- [WRITTEN EXERCISE]: Take the line containing "obj.matrix_parent_inverse = Matrix.Identity(4)" and every line after it in the data below, and print them exactly as given, with nothing else.
** START DATA SECTION **
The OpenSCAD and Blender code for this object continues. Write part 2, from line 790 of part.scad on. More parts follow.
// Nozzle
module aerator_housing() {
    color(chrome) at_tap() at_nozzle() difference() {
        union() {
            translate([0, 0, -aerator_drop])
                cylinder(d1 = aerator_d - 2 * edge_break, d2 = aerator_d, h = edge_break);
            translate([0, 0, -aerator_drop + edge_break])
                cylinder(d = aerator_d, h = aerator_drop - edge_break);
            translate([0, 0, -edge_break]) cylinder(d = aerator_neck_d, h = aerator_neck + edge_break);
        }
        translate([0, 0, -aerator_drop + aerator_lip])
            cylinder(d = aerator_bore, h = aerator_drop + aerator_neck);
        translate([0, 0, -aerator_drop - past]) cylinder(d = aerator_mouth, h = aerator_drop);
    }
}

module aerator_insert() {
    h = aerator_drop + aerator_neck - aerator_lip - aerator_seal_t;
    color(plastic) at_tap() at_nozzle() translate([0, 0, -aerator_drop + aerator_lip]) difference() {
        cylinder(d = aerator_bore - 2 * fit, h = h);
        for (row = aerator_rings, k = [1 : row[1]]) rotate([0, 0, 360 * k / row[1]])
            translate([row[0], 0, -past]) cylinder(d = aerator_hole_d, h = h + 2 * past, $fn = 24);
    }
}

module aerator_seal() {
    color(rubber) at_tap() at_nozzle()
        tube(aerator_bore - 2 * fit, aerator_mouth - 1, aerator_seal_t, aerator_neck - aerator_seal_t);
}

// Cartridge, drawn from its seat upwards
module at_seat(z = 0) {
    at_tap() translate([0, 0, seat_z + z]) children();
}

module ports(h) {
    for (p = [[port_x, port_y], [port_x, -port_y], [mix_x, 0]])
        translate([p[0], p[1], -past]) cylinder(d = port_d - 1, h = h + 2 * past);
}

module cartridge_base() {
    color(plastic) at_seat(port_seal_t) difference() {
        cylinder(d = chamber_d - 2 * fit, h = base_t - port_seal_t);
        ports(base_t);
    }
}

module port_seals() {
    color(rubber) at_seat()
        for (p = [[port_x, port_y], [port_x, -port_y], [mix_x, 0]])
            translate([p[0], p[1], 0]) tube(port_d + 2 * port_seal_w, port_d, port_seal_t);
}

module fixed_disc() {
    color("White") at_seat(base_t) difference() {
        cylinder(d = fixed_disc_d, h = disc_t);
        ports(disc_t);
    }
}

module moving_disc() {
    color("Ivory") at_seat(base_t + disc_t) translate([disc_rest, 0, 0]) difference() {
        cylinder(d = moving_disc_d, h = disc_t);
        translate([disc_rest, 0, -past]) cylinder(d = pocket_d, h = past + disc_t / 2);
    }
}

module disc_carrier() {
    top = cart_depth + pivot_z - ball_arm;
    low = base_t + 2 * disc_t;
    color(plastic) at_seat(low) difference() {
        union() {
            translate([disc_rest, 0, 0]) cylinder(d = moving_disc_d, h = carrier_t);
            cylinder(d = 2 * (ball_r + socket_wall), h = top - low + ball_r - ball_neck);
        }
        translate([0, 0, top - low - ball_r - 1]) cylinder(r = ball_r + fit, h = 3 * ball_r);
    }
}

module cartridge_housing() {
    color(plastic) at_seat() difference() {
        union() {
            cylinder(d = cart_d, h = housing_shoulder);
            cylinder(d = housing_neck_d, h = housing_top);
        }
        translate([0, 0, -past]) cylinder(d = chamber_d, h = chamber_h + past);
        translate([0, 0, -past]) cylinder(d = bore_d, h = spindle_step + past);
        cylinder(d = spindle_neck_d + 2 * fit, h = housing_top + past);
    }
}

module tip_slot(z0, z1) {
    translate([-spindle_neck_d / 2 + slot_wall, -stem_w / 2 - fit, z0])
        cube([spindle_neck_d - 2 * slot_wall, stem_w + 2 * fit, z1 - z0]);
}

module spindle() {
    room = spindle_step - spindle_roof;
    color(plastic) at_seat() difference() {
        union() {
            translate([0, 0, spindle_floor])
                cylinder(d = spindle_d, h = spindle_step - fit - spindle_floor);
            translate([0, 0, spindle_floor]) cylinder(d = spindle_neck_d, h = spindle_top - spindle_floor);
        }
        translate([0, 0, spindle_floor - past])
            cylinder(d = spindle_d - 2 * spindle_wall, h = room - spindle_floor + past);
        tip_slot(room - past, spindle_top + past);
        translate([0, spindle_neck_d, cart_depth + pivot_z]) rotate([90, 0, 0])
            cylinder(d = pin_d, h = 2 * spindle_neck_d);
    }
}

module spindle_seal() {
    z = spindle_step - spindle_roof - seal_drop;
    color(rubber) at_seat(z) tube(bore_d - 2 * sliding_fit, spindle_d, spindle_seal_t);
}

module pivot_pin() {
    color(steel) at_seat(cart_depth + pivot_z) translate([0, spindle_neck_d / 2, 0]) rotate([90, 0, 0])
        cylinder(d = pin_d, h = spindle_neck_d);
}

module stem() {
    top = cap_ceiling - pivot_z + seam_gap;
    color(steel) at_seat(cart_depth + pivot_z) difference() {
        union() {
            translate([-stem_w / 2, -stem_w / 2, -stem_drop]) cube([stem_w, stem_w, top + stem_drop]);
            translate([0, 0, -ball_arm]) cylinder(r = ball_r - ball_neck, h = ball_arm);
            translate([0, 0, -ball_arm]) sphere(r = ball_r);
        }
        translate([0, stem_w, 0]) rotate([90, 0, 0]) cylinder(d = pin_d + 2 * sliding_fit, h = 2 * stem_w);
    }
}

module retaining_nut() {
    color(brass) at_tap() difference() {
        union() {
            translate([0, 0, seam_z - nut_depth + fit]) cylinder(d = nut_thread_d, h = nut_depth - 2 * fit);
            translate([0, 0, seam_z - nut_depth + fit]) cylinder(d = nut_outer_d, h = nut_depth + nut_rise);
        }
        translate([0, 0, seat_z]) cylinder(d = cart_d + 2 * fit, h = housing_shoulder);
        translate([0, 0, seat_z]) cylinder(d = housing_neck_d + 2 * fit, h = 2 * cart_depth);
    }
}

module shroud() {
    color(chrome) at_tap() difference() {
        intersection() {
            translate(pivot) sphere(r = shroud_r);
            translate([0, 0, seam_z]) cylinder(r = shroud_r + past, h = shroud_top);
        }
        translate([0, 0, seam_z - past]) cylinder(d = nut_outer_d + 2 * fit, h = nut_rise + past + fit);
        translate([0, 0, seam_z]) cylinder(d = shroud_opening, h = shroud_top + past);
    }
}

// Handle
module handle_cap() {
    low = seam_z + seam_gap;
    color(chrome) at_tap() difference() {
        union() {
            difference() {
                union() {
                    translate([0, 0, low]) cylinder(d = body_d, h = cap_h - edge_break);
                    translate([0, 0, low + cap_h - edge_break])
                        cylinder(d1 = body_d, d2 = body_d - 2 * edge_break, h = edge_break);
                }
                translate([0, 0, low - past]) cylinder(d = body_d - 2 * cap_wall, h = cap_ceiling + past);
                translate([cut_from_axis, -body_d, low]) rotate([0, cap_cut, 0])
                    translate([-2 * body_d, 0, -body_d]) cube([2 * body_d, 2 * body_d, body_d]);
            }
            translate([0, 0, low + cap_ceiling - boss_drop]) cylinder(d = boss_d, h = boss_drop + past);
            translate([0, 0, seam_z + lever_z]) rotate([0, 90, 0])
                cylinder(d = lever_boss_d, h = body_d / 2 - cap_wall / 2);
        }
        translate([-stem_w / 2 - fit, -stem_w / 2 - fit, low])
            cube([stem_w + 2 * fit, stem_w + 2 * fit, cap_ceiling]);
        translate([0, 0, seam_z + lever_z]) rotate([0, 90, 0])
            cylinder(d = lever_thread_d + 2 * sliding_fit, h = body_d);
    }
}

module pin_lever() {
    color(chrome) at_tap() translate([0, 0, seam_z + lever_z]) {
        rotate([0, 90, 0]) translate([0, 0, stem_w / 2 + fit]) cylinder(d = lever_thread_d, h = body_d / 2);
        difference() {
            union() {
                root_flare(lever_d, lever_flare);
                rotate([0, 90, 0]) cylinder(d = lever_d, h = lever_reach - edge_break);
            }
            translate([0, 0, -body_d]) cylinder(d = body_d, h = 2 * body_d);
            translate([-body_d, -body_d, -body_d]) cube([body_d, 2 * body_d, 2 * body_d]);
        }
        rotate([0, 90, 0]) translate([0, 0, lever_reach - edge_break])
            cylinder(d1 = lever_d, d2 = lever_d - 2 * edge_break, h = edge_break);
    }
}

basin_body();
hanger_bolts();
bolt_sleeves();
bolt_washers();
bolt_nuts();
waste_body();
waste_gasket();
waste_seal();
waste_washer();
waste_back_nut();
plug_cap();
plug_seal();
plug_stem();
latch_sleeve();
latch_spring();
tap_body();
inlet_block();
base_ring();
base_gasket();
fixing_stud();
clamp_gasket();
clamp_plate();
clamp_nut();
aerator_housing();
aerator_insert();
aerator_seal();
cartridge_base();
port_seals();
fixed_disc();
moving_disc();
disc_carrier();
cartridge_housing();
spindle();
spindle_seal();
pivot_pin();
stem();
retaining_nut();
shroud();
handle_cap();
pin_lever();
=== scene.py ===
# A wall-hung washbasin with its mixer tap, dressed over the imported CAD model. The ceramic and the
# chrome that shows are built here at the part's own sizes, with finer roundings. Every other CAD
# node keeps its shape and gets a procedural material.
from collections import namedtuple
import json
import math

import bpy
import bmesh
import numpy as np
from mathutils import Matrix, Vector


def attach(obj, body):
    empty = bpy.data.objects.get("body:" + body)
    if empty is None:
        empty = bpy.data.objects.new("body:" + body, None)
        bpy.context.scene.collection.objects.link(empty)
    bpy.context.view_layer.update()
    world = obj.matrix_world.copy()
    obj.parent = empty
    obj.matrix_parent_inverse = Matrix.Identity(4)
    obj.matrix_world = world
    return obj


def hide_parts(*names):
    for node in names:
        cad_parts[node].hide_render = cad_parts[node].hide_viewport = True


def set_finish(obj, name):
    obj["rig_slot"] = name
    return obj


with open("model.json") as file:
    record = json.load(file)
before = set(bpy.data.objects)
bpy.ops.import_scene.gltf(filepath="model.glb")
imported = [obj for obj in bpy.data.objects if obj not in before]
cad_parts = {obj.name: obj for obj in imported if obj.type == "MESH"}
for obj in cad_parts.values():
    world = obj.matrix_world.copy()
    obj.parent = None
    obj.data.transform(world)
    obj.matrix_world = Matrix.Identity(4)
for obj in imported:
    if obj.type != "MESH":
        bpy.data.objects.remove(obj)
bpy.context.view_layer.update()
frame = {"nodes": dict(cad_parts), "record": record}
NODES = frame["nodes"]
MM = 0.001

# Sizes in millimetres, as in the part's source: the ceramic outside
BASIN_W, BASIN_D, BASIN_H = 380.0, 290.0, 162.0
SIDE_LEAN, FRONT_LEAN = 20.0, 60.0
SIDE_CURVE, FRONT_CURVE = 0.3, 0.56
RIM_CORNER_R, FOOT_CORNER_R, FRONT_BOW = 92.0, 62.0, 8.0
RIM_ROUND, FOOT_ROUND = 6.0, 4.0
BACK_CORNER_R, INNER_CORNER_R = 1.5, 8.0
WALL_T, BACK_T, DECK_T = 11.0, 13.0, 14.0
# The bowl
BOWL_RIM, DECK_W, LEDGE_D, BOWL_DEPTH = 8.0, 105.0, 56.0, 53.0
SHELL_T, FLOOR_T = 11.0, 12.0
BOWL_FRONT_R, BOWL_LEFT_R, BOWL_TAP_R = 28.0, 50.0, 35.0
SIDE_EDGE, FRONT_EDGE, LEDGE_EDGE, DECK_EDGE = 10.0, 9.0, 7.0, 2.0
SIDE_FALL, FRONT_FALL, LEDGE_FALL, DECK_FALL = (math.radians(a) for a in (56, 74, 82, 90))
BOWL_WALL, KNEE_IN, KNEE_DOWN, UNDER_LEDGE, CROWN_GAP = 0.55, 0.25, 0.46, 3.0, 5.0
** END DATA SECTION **
- [SOLUTION]:
    obj.matrix_parent_inverse = Matrix.Identity(4)
    obj.matrix_world = world
    return obj


def hide_parts(*names):
    for node in names:
        cad_parts[node].hide_render = cad_parts[node].hide_viewport = True


def set_finish(obj, name):
    obj["rig_slot"] = name
    return obj


with open("model.json") as file:
    record = json.load(file)
before = set(bpy.data.objects)
bpy.ops.import_scene.gltf(filepath="model.glb")
imported = [obj for obj in bpy.data.objects if obj not in before]
cad_parts = {obj.name: obj for obj in imported if obj.type == "MESH"}
for obj in cad_parts.values():
    world = obj.matrix_world.copy()
    obj.parent = None
    obj.data.transform(world)
    obj.matrix_world = Matrix.Identity(4)
for obj in imported:
    if obj.type != "MESH":
        bpy.data.objects.remove(obj)
bpy.context.view_layer.update()
frame = {"nodes": dict(cad_parts), "record": record}
NODES = frame["nodes"]
MM = 0.001

# Sizes in millimetres, as in the part's source: the ceramic outside
BASIN_W, BASIN_D, BASIN_H = 380.0, 290.0, 162.0
SIDE_LEAN, FRONT_LEAN = 20.0, 60.0
SIDE_CURVE, FRONT_CURVE = 0.3, 0.56
RIM_CORNER_R, FOOT_CORNER_R, FRONT_BOW = 92.0, 62.0, 8.0
RIM_ROUND, FOOT_ROUND = 6.0, 4.0
BACK_CORNER_R, INNER_CORNER_R = 1.5, 8.0
WALL_T, BACK_T, DECK_T = 11.0, 13.0, 14.0
# The bowl
BOWL_RIM, DECK_W, LEDGE_D, BOWL_DEPTH = 8.0, 105.0, 56.0, 53.0
SHELL_T, FLOOR_T = 11.0, 12.0
BOWL_FRONT_R, BOWL_LEFT_R, BOWL_TAP_R = 28.0, 50.0, 35.0
SIDE_EDGE, FRONT_EDGE, LEDGE_EDGE, DECK_EDGE = 10.0, 9.0, 7.0, 2.0
SIDE_FALL, FRONT_FALL, LEDGE_FALL, DECK_FALL = (math.radians(a) for a in (56, 74, 82, 90))
BOWL_WALL, KNEE_IN, KNEE_DOWN, UNDER_LEDGE, CROWN_GAP = 0.55, 0.25, 0.46, 3.0, 5.0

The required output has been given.